Anche quella volta ci fu questo sentimento popolare che andò oltre le norme e le reali responsabilità. Non c’è, invece, analogia tra le conseguenze, perché non si avranno punti di penalizzazione, ma sicuramente c’è un danno d’immagine piuttosto evidente. Naturalmente bisogna vedere cosa deciderà la giustizia sportiva, poiché il deferimento è soltanto un atto d’accusa, però mi sembra più esasperato il commento giornalistico sul deferimento che il deferimento stesso.

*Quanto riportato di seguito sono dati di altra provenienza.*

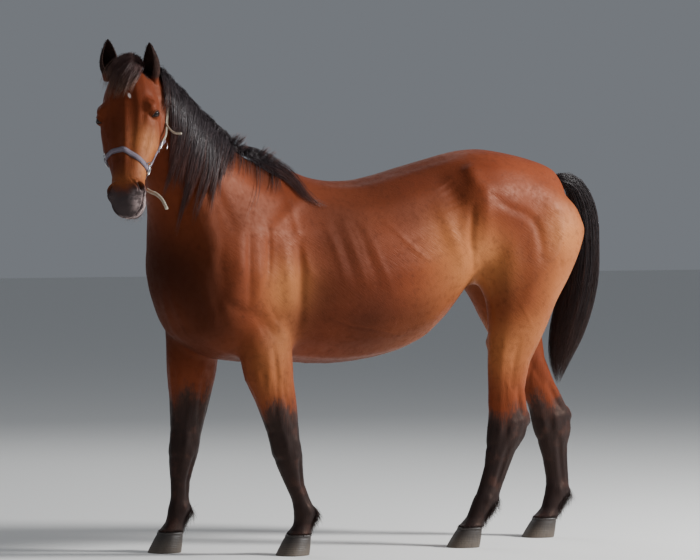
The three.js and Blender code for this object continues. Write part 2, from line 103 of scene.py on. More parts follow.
def pixel_ray(px, py):
    """Direction from the camera through a point of the photograph's frame."""
    side = view_right * ((px - PHOTO_WIDTH / 2) / FOCAL_PIXELS)
    rise = view_up * ((PHOTO_HEIGHT / 2 - py) / FOCAL_PIXELS)
    return (view_dir + side + rise).normalized()


def add_camera():
    data = bpy.data.cameras.new("camera")
    data.sensor_width = SENSOR
    data.lens = FOCAL_PIXELS * SENSOR / PHOTO_WIDTH
    data.clip_end = 100
    camera = bpy.data.objects.new("camera", data)
    bpy.context.scene.collection.objects.link(camera)
    camera.location = camera_at
    camera.rotation_euler = view_dir.to_track_quat("-Z", "Y").to_euler()
    bpy.context.scene.camera = camera


# ---- small tools ----
def smoothstep(low, high, value):
    t = np.clip((value - low) / (high - low), 0, 1)
    return t * t * (3 - 2 * t)


def unit(vectors):
    return vectors / np.maximum(np.linalg.norm(vectors, axis=-1, keepdims=True), TINY)


def squarish(wave, power):
    """Sines or cosines for a loop that nears a rectangle as the power falls from 1."""
    return np.sign(wave) * np.abs(wave) ** power


def new_object(name, verts, faces, smooth=True):
    """A mesh object from arrays; faces is one array per corner count, or a list of them."""
    mesh = bpy.data.meshes.new(name)
    if not isinstance(faces, list):
        faces = [faces]
    faces = [np.asarray(f, np.int32) for f in faces if len(f)]
    indices = np.concatenate([f.ravel() for f in faces])
    sizes = np.concatenate([np.full(len(f), f.shape[1], np.int32) for f in faces])
    mesh.vertices.add(len(verts))
    mesh.vertices.foreach_set("co", np.asarray(verts, np.float32).ravel())
    mesh.loops.add(len(indices))
    mesh.loops.foreach_set("vertex_index", indices)
    mesh.polygons.add(len(sizes))
    mesh.polygons.foreach_set("loop_start", np.concatenate([[0], np.cumsum(sizes)[:-1]]).astype(np.int32))
    mesh.update(calc_edges=True)
    mesh.validate()
    mesh.polygons.foreach_set("use_smooth", np.full(len(sizes), smooth))
    piece = bpy.data.objects.new(name, mesh)
    bpy.context.scene.collection.objects.link(piece)
    return piece


def coords(mesh, kind="vertices", key="co"):
    """The places of a mesh's vertices, or another vector of each."""
    flat = np.empty(len(mesh.vertices) * 3, np.float32)
    getattr(mesh, kind).foreach_get(key, flat)
    return flat.reshape(-1, 3).astype(float)


def corners(mesh):
    """The vertex at each corner of each face."""
    flat = np.empty(len(mesh.loops), np.int32)
    mesh.loops.foreach_get("vertex_index", flat)
    return flat


def sorted_sides(faces):
    """The two vertices of each side of each face, the lower one first."""
    return np.sort(np.stack([faces, np.roll(faces, -1, 1)], 2).reshape(-1, 2), 1)


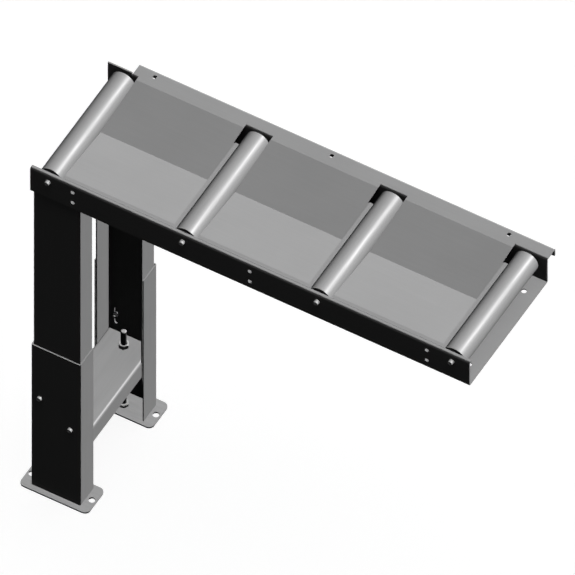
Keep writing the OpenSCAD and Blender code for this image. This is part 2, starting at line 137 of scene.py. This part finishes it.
def steel(name, base, grain, rough=0.5, metallic=0.0, specular=0.0, streak=0.05, speckle=0.04, bump=0.03):
    """Mill-finish steel: streaks along the axis where grain is lowest, faint mottling and a fine tooth."""
    mat = bpy.data.materials.new(name)
    nodes, lk = node_links(mat)
    bsdf = nodes["Principled BSDF"]
    bsdf.inputs["Metallic"].default_value = metallic
    bsdf.inputs["Specular IOR Level"].default_value = specular
    coord = nodes.new("ShaderNodeTexCoord")
    stretch = nodes.new("ShaderNodeMapping")
    stretch.inputs["Scale"].default_value = grain
    lk.new(coord.outputs["Object"], stretch.inputs["Vector"])

    def noise(vector, scale, detail):
        node = nodes.new("ShaderNodeTexNoise")
        node.inputs["Scale"].default_value = scale
        node.inputs["Detail"].default_value = detail
        lk.new(vector, node.inputs["Vector"])
        return node

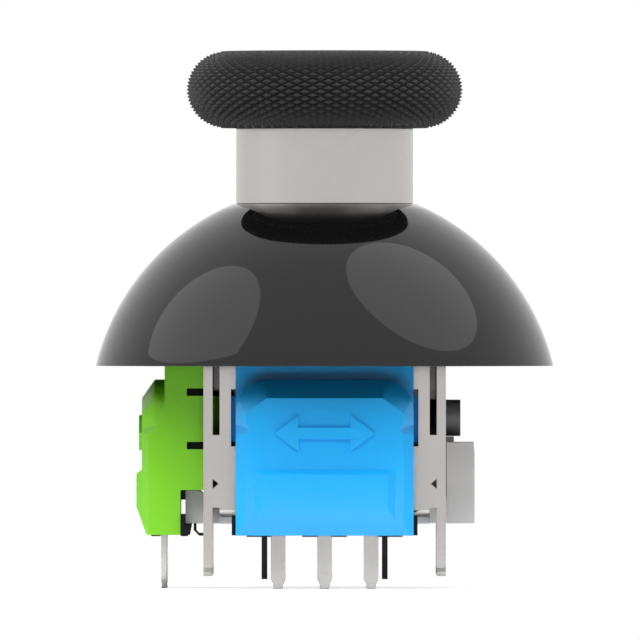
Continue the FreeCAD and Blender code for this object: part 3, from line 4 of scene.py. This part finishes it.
import bmesh
import bpy
from mathutils import Matrix, Vector

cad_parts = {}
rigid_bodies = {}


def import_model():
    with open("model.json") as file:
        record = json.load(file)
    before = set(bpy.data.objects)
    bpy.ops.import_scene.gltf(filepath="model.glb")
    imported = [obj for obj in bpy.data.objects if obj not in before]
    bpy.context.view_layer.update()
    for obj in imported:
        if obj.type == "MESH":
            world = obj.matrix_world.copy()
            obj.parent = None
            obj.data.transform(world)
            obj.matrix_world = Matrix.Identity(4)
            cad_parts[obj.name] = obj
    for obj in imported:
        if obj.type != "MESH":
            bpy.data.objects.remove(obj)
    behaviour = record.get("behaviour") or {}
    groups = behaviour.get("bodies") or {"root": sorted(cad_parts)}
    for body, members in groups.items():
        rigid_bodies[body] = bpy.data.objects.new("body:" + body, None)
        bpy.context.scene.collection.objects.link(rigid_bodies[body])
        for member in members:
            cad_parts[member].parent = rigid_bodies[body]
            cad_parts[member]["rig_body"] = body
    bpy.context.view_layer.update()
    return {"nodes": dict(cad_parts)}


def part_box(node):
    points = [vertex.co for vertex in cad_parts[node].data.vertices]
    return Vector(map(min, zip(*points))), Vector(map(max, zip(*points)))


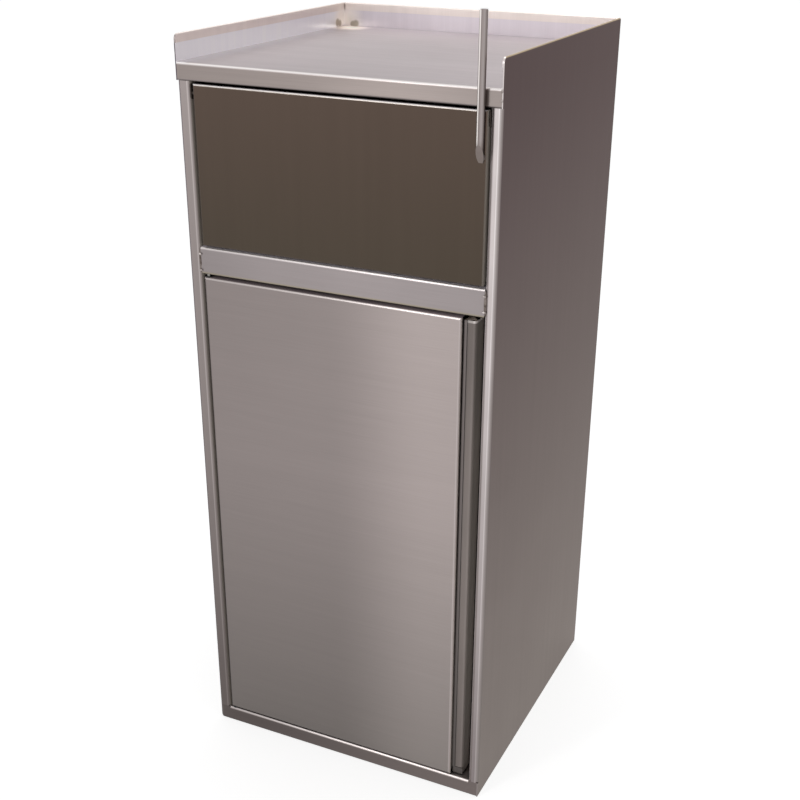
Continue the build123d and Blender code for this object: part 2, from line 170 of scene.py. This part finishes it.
def paintOver(tree, colour, tone, shape, facing):
    # the tone laid over the colour where both masks are 1
    mask = addNode(tree, "ShaderNodeMath", {"operation": "MULTIPLY"}, {0: shape, 1: facing})
    painted = addNode(tree, "ShaderNodeMix", {"data_type": "RGBA", 7: toLinear(tone)},
                      {"Factor": mask.outputs[0], 6: colour})
    return painted.outputs[2], mask.outputs[0]


def brushedSteel(name, values):
    v = dict(steelValues, **values)
    material, tree, output = newMaterial(name)
    place = addNode(tree, "ShaderNodeTexCoord")
    streakPlace = addNode(tree, "ShaderNodeMapping", {"Scale": perMillimetre(*v["streak"], v["grain"])},
                          {"Vector": place.outputs["Object"]})
    streak = addNode(tree, "ShaderNodeTexNoise", {"Scale": 1, "Detail": 3, "Roughness": 0.65},
                     {"Vector": streakPlace.outputs[0]})
    bandPlace = addNode(tree, "ShaderNodeMapping", {"Scale": perMillimetre(*v["band"], v["grain"])},
                        {"Vector": place.outputs["Object"]})
    band = addNode(tree, "ShaderNodeTexNoise", {"Scale": 1, "Detail": 2}, {"Vector": bandPlace.outputs[0]})
    smudge = addNode(tree, "ShaderNodeTexNoise",
                     {"Scale": 1000 / v["smudge"], "Detail": 4, "Distortion": 0.4},
                     {"Vector": place.outputs["Object"]})

    # painted light and shade: the base colour is picked from the tones by which way the face turns, and from
    # the low tones near the floor
    facing = addNode(tree, "ShaderNodeVectorMath", {"operation": "DOT_PRODUCT", 1: v["facing"]},
                     {0: place.outputs["Normal"]})
    facingRange = addNode(tree, "ShaderNodeMapRange", {"From Min": -1, "From Max": 1},
                          {"Value": facing.outputs["Value"]})
    ramps = []
    for tones in (v["tones"], v["lowTones"] or v["tones"]):
        ramp = addNode(tree, "ShaderNodeValToRGB", links={"Fac": facingRange.outputs[0]})
        stops = ramp.color_ramp.elements
        while len(stops) < len(tones):
            stops.new(0.5)
        for stop, (turn, tone) in zip(stops, tones):
            stop.position = (turn + 1) / 2
            stop.color = toLinear(tone)
        ramps.append(ramp.outputs[0])
    parts = addNode(tree, "ShaderNodeSeparateXYZ", links={0: place.outputs["Object"]})
    height = addNode(tree, "ShaderNodeMapRange", {"From Min": v["lowRange"][0], "From Max": v["lowRange"][1]},
                     {"Value": parts.outputs["Z"]})
    byHeight = addNode(tree, "ShaderNodeMix", {"data_type": "RGBA"},
                       {"Factor": height.outputs[0], 6: ramps[1], 7: ramps[0]})
    baseColour = byHeight.outputs[2]
    masks = []
    soft = v["softEdge"]
    # patches lay tones over the colour, among them painted highlights and painted gap tones
    for low, high, way, tone, rough in v["patches"]:
        above = addNode(tree, "ShaderNodeMapRange", {"From Min": low - soft, "From Max": low + soft},
                        {"Value": parts.outputs["Z"]})
        below = addNode(tree, "ShaderNodeMapRange",
                        {"From Min": high - soft, "From Max": high + soft, "To Min": 1, "To Max": 0},
                        {"Value": parts.outputs["Z"]})
        between = addNode(tree, "ShaderNodeMath", {"operation": "MULTIPLY"},
                          {0: above.outputs[0], 1: below.outputs[0]})
        facingPatch = facingMask(tree, place.outputs["Normal"], way)
        baseColour, mask = paintOver(tree, baseColour, tone, between.outputs[0], facingPatch)
        if rough:
            masks.append((mask, rough))
    # spots lay tones over the colour: painted pools of light, and real weld burns
    for centre, inner, outer, way, tone in v["spots"]:
        away = addNode(tree, "ShaderNodeVectorMath", {"operation": "DISTANCE", 1: centre},
                       {0: place.outputs["Object"]})
        near = addNode(tree, "ShaderNodeMapRange",
                       {"From Min": inner / 1000, "From Max": outer / 1000, "To Min": 1, "To Max": 0,
                        "interpolation_type": "SMOOTHSTEP"},
                       {"Value": away.outputs["Value"]})
        facingSpot = facingMask(tree, place.outputs["Normal"], way)
        baseColour = paintOver(tree, baseColour, tone, near.outputs[0], facingSpot)[0]

    factors = []
    for noise, strength in ((streak, v["streakTone"]), (band, v["bandTone"]), (smudge, v["smudgeTone"])):
        swing = dict(noiseSpan, **{"To Min": 1 - strength, "To Max": 1 + strength})
        factors.append(addNode(tree, "ShaderNodeMapRange", swing, {"Value": noise.outputs["Fac"]}))
    # painted light: fades brighten or darken the colour along an axis
    for axis, start, end, startValue, endValue in v["fade"]:
        factors.append(addNode(tree, "ShaderNodeMapRange",
                               {"From Min": start, "From Max": end, "To Min": startValue, "To Max": endValue,
                                "interpolation_type": "SMOOTHSTEP"},
                               {"Value": parts.outputs[axis]}))
    brightness = factors[0]
    for factor in factors[1:]:
        brightness = addNode(tree, "ShaderNodeMath", {"operation": "MULTIPLY"},
                             {0: brightness.outputs[0], 1: factor.outputs[0]})
    colour = addNode(tree, "ShaderNodeVectorMath", {"operation": "SCALE"},
                     {0: baseColour, "Scale": brightness.outputs[0]})

    smooth, dull = v["roughness"]
    roughBase = addNode(tree, "ShaderNodeMapRange", dict(noiseSpan, **{"To Min": smooth, "To Max": dull}),
                        {"Value": smudge.outputs["Fac"]})
    roughness = addNode(tree, "ShaderNodeMath", {"operation": "MULTIPLY_ADD", 1: v["streakRoughness"]},
                        {0: streak.outputs["Fac"], 2: roughBase.outputs[0]})
    for mask, rough in masks:
        roughness = addNode(tree, "ShaderNodeMix", {3: rough}, {"Factor": mask, 2: roughness.outputs[0]})
    grooves = addNode(tree, "ShaderNodeBump", {"Strength": 0.5, "Distance": v["grooveDepth"]},
                      {"Height": streak.outputs["Fac"]})

    # the sheen is drawn out across the grain, whichever way the sheet is bent
    along = [1.0 if axis == v["grain"] else 0.0 for axis in "XYZ"]
    across = addNode(tree, "ShaderNodeVectorMath", {"operation": "CROSS_PRODUCT", 1: along},
                     {0: place.outputs["Normal"]})
    tangent = addNode(tree, "ShaderNodeVectorTransform",
                      {"vector_type": "VECTOR", "convert_from": "OBJECT", "convert_to": "WORLD"},
                      {"Vector": across.outputs[0]})
    steel = addNode(tree, "ShaderNodeBsdfPrincipled",
                    {"Metallic": 1, "Anisotropic": v["anisotropy"], "Specular Tint": v["edgeTint"]},
                    {"Base Color": colour.outputs[0], "Roughness": roughness.outputs[0],
                     "Normal": grooves.outputs[0], "Tangent": tangent.outputs[0]})
    tree.links.new(steel.outputs[0], output.inputs["Surface"])
    return material


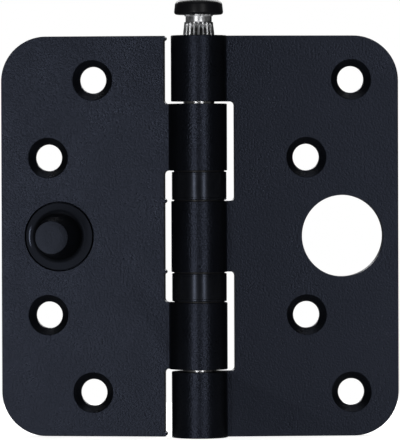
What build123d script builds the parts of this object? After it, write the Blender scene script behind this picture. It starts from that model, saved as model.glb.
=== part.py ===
from build123d import *
import os
from math import cos, pi, radians, sin, sqrt

# Round-corner butt hinge: two steel leaves with rolled knuckles, a knurled pin that lifts out,
# two small ball bearings between the knuckles and a security stud riveted to the left leaf.
# Millimetres. +Z runs up along the pin axis and the origin is on that axis at mid-height.
# The right leaf lies along +X and the countersunk faces look towards -Y.

# Leaves
leaf_height = 89.0
leaf_width = 44.5
leaf_thickness = 2.7
corner_radius = 10.0
edge_break = 0.2
closed_gap = 1.6
rest_opening = 191.0

# Screw holes: margins to the leaf's free edge and ends, the stagger between the two columns
# and the inner row's distance from mid-height
screw_hole_radius = 2.95
countersink_radius = 4.45
countersink_angle = 90.0
screw_edge_margin = 10.5
screw_end_margin = 9.75
column_stagger = 10.0
inner_row = 17.5

# Knuckles along the barrel, from its middle outwards
middle_knuckle = 15.7
bearing_height = 6.75
inner_knuckle = 14.8
knuckle_gap = 0.5
swage_radius = 1.5
seam_width = 0.15
curl_end_radius = 0.25
seam_lip_radius = 0.6

# Notches beside the other leaf's knuckles
notch_clearance = 1.75
notch_fillet = 0.9
nib_radius = 0.45
nib_inset = 0.15

# Pin
pin_radius = 3.43
pin_clearance = 0.07
pin_lift = 4.6
pin_end_recess = 2.0
pin_tip_chamfer = 0.8
head_radius = 5.5
head_height = 3.15
head_draft = 0.35
head_top_fillet = 1.1
head_under_fillet = 0.6
collar_radius = 3.15
collar_height = 0.35
neck_radius = 2.9
neck_length = 1.7
knurl_length = 9.0
knurl_taper_length = 2.4
knurl_run_out = 0.5
knurl_top_radius = 3.2
knurl_clearance = 0.02
ridge_count = 19

# Ball bearings
case_inset = 0.15
case_wall = 0.4
case_recess = 0.28
case_chamfer = 0.2
race_case_clearance = 0.05
race_pin_clearance = 0.12
ball_diameter = 1.5
ball_count = 6
ball_play = 0.02
pocket_play = 0.05
cage_thickness = 0.8
cage_side_play = 0.1

# Security stud and its hole, with the margins from their centres to the leaves' free edges
stud_edge_margin = 13.0
stud_hole_edge_margin = 12.5
stud_height = 11.8
stud_top_radius = 3.75
stud_base_radius = 5.1
stud_chamfer = 0.25
stud_flare_radius = 1.0
flange_radius = 7.5
flange_seat = 1.0
flange_rise = 0.3
flange_chamfer = 0.15
flange_clearance = 0.2
stem_radius = 3.0
stem_clearance = 0.02
rivet_radius = 4.2
rivet_depth = 1.1
stud_hole_clearance = 1.55

# Sizes that follow from the ones above
bore_radius = pin_radius + pin_clearance
knuckle_radius = bore_radius + leaf_thickness
face_offset = closed_gap / 2
back_offset = face_offset + leaf_thickness
middle_top = middle_knuckle / 2
bearing_top = middle_top + bearing_height
inner_top = bearing_top + inner_knuckle
end_bottom = inner_top + knuckle_gap
end_top = leaf_height / 2
right_spans = [(-end_top, -end_bottom), (-middle_top, middle_top), (end_bottom, end_top)]
left_spans = [(-inner_top, -bearing_top), (bearing_top, inner_top)]
back_fold = radians(rest_opening - 180)
far_column = leaf_width - screw_edge_margin
near_column = far_column - column_stagger
outer_row = end_top - screw_end_margin
stud_distance = leaf_width - stud_edge_margin
stud_hole_distance = leaf_width - stud_hole_edge_margin
notch_edge = knuckle_radius + notch_clearance

# Each leaf's own axes: x outwards along the leaf, y towards its back, z along the pin.
# The left leaf is the right one turned over, so its z axis points down.
right_frame = Plane(origin=(0, 0, 0), x_dir=(1, 0, 0), z_dir=(0, 0, 1))
left_frame = Plane(origin=(0, 0, 0), x_dir=(-cos(back_fold), sin(back_fold), 0), z_dir=(0, 0, -1))


def face_plane(frame, offset):
    """The plane of a leaf's countersunk face moved back by offset, its normal towards the viewer."""
    origin = frame.from_local_coords(Vector(0, offset, 0))
    return Plane(origin=origin, x_dir=frame.x_dir, z_dir=-frame.y_dir)


def nearest(points, x, y):
    """The vertex of a sketch that lies nearest to the point (x, y)."""
    return points.sort_by_distance(Vector(x, y, 0))[0]


def add_plate(frame, spans, nibs):
    """Adds the flat plate, with a tab at each knuckle and a notch between the tabs."""
    tab_root = bore_radius + (knuckle_radius - bore_radius) / 4
    half = leaf_height / 2
    with BuildSketch(face_plane(frame, face_offset)) as outline:
        with Locations(((notch_edge + leaf_width) / 2, 0)):
            Rectangle(leaf_width - notch_edge, leaf_height)
        fillet(outline.vertices().group_by(Axis.X)[-1], corner_radius)
        for low, high in spans:
            with Locations(((tab_root + notch_edge) / 2, (low + high) / 2)):
                Rectangle(notch_edge - tab_root, high - low)
        inner_corners = [
            nearest(outline.vertices(), notch_edge, end)
            for span in spans
            for end in span
            if abs(end) < half
        ]
        fillet(inner_corners, notch_fillet)
        for height in nibs:
            with Locations((notch_edge, height)):
                Circle(nib_radius)
    extrude(outline.sketch, amount=-leaf_thickness)


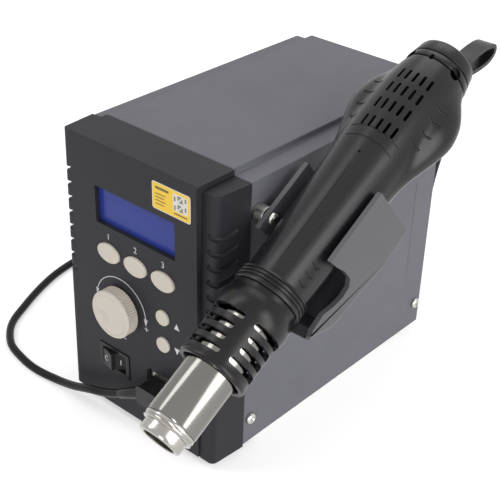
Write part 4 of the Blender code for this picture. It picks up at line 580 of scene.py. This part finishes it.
def raised(name, outlines, height=MARK_HEIGHT, paint="mark"):
    """A thin printed shape on the front panel."""
    piece(prism(name, outlines, "XZ", -height, 0.03), PANEL, "station", paint)


def words(name, text, size, centre):
    """Plain numbers printed on the front panel."""
    curve = bpy.data.curves.new(name, "FONT")
    curve.body = text
    curve.size = size
    curve.align_x = "CENTER"
    curve.align_y = "CENTER"
    curve.extrude = MARK_HEIGHT / 2
    thing = bpy.data.objects.new(name, curve)
    scene.collection.objects.link(thing)
    thing = evaluated(thing)
    thing.name = name
    stand = Matrix.Translation((centre[0], 0.02 - MARK_HEIGHT / 2, centre[1]))
    piece(thing, PANEL @ stand @ FACING["front"], "station", "mark")


def band(points, width):
    """The outline of a line of some width through 2D points."""
    left, right = [], []
    for i, point in enumerate(points):
        here = Vector(point)
        along = Vector(points[min(i + 1, len(points) - 1)]) - Vector(points[max(i - 1, 0)])
        over = Vector((-along.y, along.x)).normalized() * width / 2
        left.append(tuple(here + over))
        right.append(tuple(here - over))
    return left + right[::-1]


def on_circle(centre, radius, degrees):
    angle = math.radians(degrees)
    return (centre[0] + radius * math.cos(angle), centre[1] + radius * math.sin(angle))


def make_marks():
    for number, centre in zip("123", CHANNEL_PLACES):
        words(f"channel_number_{number}", number, 4.6, (centre[0], centre[1] + 8.9))
    arc = [on_circle(KNOB, 17.4, 168.0 - 168.0 * k / 48) for k in range(49)]
    raised("air_arc", [band(arc, 0.45)])
    for end, tips in (("low", ((16.4, 163), (18.5, 164), (17.4, 176))),
                      ("high", ((16.2, 6), (18.7, 5), (17.3, -8)))):
        raised(f"arc_{end}_end", [[on_circle(KNOB, *tip) for tip in tips]])
    x, z = 7.3, 61.9
    raised("plus_mark", [[(x - 1.3, z - 0.2), (x - 0.2, z - 0.2), (x - 0.2, z - 1.3), (x + 0.2, z - 1.3),
                          (x + 0.2, z - 0.2), (x + 1.3, z - 0.2), (x + 1.3, z + 0.2), (x + 0.2, z + 0.2),
                          (x + 0.2, z + 1.3), (x - 0.2, z + 1.3), (x - 0.2, z + 0.2), (x - 1.3, z + 0.2)]])
    x, z = -9.0, 48.7
    raised("minus_mark", [corners((x - 1.3, z - 0.22), (x + 1.3, z + 0.22))])
    x, z, half = 28.1, 73.5, 1.75
    raised("up_mark", [[(x - half, z - half), (x + half, z - half), (x, z + half)]])
    x, z = 28.0, 58.9
    raised("down_mark", [[(x - half, z + half), (x, z - half), (x + half, z + half)]])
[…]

L’accusa può essere infondata, inopportuna, ingiusta: questo lo deciderà la giustizia sportiva. Tuttavia, ho avuto l’impressione che non si aspettasse altro che coinvolgere nuovamente la Juventus in presunti fatti criminosi che al momento non sono dimostrati. Rispetto a Calciopoli, però, c’è una grande differenza, riguardante anche gli equilibri all’interno della società. Equilibri che oggi sono completamente diversi da quelli del 2006, a dimostrazione di una compattezza aziendale, tra proprietà e dirigenza, oggi certamente evidente, rispetto al passato.